— start of Data lines —

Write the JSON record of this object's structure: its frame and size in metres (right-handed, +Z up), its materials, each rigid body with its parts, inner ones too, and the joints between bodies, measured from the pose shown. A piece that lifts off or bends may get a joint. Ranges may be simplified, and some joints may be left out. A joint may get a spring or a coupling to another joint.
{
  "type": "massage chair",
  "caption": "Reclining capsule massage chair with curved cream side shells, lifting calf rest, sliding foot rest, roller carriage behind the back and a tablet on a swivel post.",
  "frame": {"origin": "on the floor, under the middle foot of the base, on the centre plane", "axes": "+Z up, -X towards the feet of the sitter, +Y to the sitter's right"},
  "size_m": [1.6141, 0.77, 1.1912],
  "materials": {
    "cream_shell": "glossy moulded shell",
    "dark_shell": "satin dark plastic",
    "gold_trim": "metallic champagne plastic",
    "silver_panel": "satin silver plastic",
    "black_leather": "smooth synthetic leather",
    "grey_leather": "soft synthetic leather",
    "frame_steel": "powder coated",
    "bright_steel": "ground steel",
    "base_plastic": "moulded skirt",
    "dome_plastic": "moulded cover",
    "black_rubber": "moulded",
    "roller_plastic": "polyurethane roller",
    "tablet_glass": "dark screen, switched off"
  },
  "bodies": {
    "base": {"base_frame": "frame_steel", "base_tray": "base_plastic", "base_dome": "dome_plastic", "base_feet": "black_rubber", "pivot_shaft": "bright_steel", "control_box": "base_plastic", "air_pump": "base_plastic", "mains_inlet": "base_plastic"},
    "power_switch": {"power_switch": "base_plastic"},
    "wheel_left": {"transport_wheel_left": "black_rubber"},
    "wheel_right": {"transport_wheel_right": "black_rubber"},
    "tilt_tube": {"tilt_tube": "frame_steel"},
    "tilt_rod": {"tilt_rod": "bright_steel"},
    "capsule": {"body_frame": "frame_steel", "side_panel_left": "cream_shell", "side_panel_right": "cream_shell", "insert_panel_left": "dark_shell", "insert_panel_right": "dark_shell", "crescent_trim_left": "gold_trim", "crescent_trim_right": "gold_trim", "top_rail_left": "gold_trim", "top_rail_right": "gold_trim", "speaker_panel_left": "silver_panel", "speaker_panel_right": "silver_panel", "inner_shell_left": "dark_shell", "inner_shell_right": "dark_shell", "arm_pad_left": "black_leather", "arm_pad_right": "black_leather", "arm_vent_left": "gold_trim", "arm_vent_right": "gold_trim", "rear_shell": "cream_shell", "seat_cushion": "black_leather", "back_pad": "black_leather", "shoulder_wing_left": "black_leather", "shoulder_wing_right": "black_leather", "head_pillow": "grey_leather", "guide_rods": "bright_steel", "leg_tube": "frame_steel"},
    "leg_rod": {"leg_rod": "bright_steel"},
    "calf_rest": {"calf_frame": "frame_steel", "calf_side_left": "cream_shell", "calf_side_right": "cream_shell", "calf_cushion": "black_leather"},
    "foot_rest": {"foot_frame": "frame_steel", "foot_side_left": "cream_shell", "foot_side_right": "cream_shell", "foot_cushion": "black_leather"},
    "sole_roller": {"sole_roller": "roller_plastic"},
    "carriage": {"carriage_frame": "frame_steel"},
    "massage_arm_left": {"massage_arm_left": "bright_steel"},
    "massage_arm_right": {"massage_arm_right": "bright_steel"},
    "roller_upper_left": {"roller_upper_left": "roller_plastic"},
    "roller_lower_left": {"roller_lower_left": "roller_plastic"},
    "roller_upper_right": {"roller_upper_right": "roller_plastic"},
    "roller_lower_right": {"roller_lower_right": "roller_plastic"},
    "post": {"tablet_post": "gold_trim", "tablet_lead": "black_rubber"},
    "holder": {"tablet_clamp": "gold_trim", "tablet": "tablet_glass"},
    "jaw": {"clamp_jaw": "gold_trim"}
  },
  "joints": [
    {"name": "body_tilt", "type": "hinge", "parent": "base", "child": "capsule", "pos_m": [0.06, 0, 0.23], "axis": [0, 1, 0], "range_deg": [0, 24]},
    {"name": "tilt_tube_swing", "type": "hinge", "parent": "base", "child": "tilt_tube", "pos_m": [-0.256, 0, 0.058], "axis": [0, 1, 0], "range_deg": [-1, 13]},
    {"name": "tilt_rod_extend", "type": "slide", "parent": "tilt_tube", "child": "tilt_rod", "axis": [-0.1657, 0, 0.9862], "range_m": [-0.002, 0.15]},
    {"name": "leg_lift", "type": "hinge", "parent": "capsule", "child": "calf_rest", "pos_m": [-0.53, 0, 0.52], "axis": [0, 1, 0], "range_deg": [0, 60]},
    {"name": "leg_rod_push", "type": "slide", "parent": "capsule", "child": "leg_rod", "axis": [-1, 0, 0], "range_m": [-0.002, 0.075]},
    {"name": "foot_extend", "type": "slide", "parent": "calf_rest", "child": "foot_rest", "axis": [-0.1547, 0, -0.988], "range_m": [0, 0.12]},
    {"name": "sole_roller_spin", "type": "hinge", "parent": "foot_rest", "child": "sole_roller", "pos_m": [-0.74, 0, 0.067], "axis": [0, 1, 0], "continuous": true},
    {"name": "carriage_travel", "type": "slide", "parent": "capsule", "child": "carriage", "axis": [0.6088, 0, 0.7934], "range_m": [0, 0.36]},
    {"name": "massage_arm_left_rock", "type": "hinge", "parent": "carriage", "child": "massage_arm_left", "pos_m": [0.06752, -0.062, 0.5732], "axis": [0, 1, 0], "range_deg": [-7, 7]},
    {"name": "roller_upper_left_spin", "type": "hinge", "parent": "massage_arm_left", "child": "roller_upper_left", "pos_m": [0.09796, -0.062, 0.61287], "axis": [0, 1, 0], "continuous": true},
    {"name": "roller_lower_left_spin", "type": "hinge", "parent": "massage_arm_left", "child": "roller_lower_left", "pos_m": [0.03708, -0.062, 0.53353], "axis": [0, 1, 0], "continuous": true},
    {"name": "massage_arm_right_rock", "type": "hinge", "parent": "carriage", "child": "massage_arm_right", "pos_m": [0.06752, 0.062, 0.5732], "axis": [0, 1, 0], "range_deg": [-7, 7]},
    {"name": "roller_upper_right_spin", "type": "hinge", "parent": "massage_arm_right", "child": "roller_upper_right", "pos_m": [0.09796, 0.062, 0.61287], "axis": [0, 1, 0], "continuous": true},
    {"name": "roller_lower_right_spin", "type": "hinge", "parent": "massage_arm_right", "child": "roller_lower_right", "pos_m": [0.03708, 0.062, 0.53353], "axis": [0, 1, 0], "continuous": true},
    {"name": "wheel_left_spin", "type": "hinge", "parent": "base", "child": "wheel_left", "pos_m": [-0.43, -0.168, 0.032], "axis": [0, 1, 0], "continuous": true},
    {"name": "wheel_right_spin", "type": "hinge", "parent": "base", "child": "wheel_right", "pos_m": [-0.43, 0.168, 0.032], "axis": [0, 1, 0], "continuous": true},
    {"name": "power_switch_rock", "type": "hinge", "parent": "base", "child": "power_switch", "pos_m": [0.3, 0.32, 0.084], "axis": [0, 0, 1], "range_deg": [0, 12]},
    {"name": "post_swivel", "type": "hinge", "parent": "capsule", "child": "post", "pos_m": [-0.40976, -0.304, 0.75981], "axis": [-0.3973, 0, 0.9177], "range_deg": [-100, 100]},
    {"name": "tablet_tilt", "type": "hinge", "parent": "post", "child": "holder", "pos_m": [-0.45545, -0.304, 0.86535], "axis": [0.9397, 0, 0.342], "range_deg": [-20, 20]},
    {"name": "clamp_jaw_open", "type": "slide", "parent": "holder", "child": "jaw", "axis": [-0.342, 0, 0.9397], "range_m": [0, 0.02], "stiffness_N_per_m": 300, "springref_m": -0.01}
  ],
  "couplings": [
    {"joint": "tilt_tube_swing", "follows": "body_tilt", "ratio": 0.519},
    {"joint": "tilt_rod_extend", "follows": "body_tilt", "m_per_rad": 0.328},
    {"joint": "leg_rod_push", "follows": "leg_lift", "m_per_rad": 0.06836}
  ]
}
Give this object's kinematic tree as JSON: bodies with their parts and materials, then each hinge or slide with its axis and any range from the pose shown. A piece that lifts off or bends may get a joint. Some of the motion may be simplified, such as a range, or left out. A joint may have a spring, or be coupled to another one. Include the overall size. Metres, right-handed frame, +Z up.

— end of Data lines —
— start of Data lines —

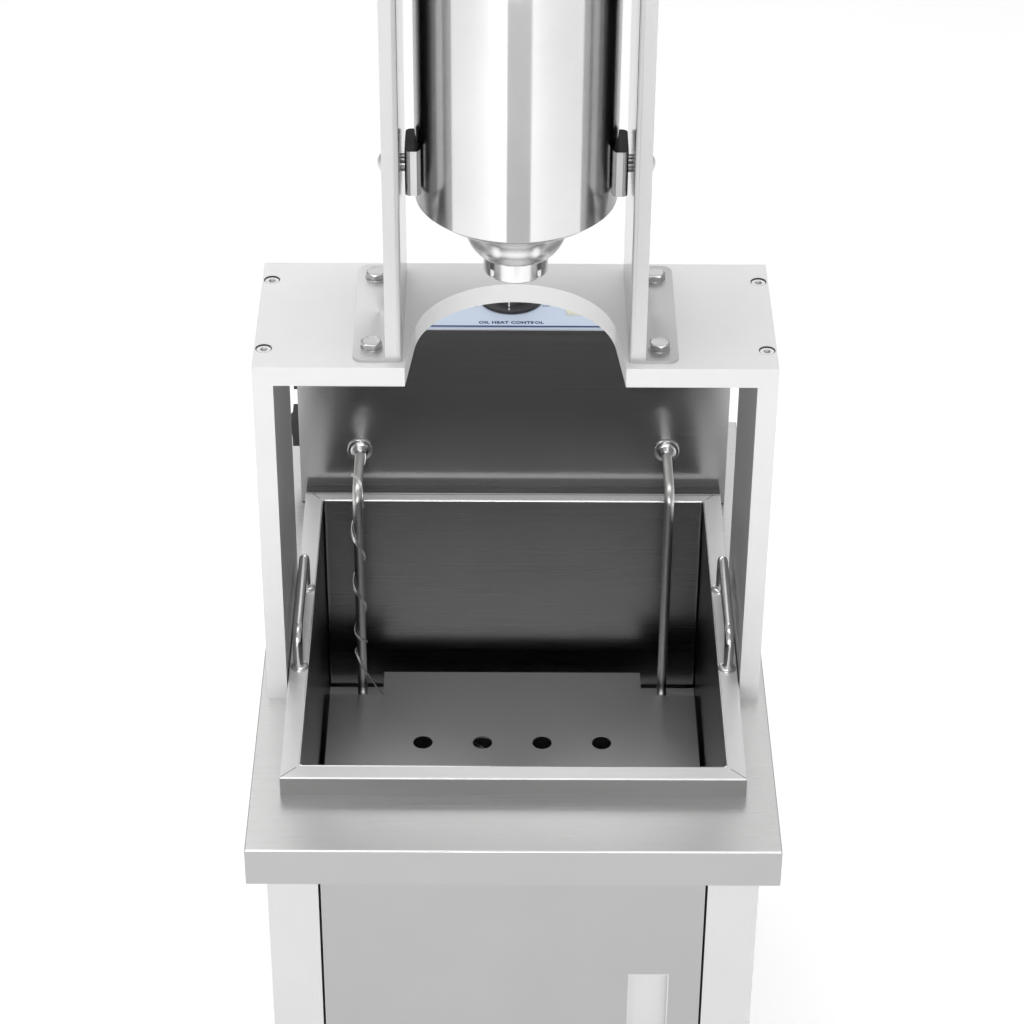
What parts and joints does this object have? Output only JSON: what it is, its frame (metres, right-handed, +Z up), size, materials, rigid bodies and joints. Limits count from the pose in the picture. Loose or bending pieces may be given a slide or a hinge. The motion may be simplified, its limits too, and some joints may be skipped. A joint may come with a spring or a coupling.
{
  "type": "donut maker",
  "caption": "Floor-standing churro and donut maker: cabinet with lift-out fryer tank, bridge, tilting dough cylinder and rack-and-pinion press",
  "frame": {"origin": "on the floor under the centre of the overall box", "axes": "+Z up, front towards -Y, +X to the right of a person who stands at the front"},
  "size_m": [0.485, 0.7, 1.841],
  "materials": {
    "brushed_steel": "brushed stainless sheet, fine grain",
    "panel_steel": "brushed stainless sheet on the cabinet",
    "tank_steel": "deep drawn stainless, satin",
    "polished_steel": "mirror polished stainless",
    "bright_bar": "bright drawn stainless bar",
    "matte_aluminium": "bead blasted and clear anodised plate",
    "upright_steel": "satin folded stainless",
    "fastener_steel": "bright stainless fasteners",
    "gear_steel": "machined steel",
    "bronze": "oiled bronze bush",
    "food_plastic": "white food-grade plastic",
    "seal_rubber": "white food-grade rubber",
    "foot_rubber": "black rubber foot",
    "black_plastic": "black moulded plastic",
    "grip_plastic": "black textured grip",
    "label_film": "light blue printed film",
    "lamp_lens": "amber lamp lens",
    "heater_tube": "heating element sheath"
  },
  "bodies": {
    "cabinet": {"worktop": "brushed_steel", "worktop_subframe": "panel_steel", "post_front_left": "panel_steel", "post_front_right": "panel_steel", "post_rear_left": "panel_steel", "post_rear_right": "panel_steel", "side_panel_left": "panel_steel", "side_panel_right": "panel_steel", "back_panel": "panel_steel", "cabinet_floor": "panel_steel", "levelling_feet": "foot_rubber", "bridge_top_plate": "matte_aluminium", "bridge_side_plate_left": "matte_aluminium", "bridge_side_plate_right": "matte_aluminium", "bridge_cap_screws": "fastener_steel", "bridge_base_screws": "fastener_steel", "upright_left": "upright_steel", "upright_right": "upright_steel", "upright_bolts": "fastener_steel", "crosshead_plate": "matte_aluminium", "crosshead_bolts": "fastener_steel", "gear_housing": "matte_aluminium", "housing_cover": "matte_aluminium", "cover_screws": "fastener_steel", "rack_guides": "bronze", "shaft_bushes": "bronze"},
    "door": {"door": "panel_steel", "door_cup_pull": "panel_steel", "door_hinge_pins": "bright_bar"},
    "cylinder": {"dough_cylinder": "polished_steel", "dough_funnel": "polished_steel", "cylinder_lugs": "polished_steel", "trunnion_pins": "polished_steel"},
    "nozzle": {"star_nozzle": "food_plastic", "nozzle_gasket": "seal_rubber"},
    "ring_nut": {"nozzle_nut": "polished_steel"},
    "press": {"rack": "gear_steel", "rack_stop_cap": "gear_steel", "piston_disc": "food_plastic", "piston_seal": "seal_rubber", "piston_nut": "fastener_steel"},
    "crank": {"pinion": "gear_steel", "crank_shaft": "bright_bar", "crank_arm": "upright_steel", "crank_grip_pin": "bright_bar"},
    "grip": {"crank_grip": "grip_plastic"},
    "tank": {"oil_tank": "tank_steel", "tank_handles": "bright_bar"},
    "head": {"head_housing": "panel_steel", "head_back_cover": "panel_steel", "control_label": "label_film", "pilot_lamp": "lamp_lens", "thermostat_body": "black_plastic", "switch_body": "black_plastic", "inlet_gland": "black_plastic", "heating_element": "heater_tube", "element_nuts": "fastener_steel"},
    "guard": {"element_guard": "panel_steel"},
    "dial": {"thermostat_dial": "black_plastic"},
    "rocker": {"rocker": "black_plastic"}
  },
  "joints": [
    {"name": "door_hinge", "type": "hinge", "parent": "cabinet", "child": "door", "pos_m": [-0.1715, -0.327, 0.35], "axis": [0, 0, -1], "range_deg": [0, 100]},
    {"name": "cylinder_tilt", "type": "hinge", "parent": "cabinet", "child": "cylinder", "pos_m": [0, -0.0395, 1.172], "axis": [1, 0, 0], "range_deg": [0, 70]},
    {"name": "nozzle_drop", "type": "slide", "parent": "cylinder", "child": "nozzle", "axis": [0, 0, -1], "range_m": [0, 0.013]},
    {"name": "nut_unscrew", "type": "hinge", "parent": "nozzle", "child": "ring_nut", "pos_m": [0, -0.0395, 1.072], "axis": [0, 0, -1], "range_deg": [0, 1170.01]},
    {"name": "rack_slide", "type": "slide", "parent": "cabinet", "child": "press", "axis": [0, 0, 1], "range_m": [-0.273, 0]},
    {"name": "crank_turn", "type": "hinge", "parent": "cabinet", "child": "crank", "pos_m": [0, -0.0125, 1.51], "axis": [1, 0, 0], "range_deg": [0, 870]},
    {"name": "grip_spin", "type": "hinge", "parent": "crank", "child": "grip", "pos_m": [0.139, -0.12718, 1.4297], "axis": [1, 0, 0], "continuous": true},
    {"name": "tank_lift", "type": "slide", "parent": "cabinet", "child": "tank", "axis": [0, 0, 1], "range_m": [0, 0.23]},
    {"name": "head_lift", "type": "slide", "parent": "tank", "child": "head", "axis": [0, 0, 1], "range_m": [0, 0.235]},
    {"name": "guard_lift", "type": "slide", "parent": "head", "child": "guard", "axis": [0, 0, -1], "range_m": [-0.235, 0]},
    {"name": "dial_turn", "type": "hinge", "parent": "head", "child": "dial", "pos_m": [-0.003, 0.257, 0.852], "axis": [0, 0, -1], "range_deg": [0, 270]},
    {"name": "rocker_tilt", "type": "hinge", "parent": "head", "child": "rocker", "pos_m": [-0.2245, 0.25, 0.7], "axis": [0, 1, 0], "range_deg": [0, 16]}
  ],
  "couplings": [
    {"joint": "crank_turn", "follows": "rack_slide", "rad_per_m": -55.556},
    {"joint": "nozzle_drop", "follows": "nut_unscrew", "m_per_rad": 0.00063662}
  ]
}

— end of Data lines —
— start of Data lines —

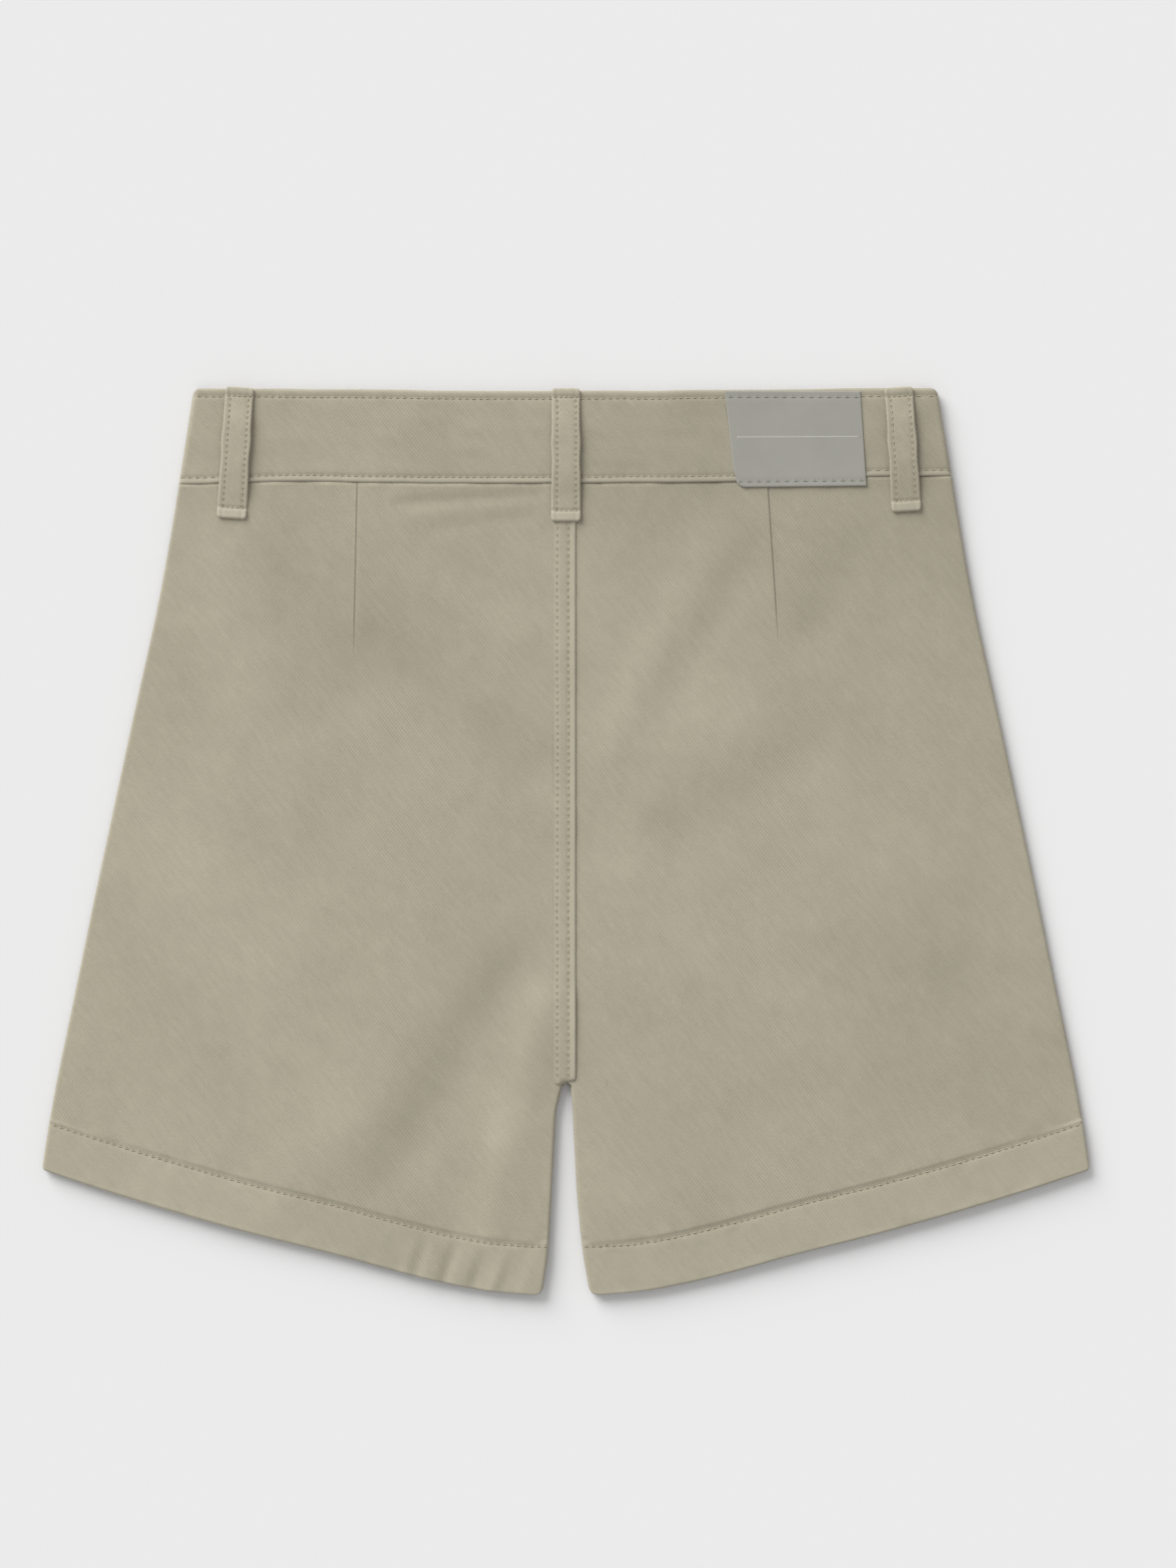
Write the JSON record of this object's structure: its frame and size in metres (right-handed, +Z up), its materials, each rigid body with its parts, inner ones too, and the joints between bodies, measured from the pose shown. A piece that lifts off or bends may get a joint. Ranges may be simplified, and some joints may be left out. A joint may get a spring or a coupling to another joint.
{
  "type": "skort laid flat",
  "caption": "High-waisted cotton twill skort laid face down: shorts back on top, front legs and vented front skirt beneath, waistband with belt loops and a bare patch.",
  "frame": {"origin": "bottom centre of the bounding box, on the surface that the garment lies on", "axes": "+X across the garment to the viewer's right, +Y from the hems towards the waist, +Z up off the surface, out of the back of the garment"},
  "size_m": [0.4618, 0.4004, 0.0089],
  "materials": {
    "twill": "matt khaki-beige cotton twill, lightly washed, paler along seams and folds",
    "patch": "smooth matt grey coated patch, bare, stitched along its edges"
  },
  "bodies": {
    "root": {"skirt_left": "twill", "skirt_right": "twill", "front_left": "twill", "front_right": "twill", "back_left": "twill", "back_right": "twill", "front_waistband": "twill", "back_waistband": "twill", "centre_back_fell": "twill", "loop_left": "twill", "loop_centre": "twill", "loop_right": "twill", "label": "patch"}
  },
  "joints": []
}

— end of Data lines —

Problem to work on: Give only the number of lines above that hold the string "object".

Answer to this task: 4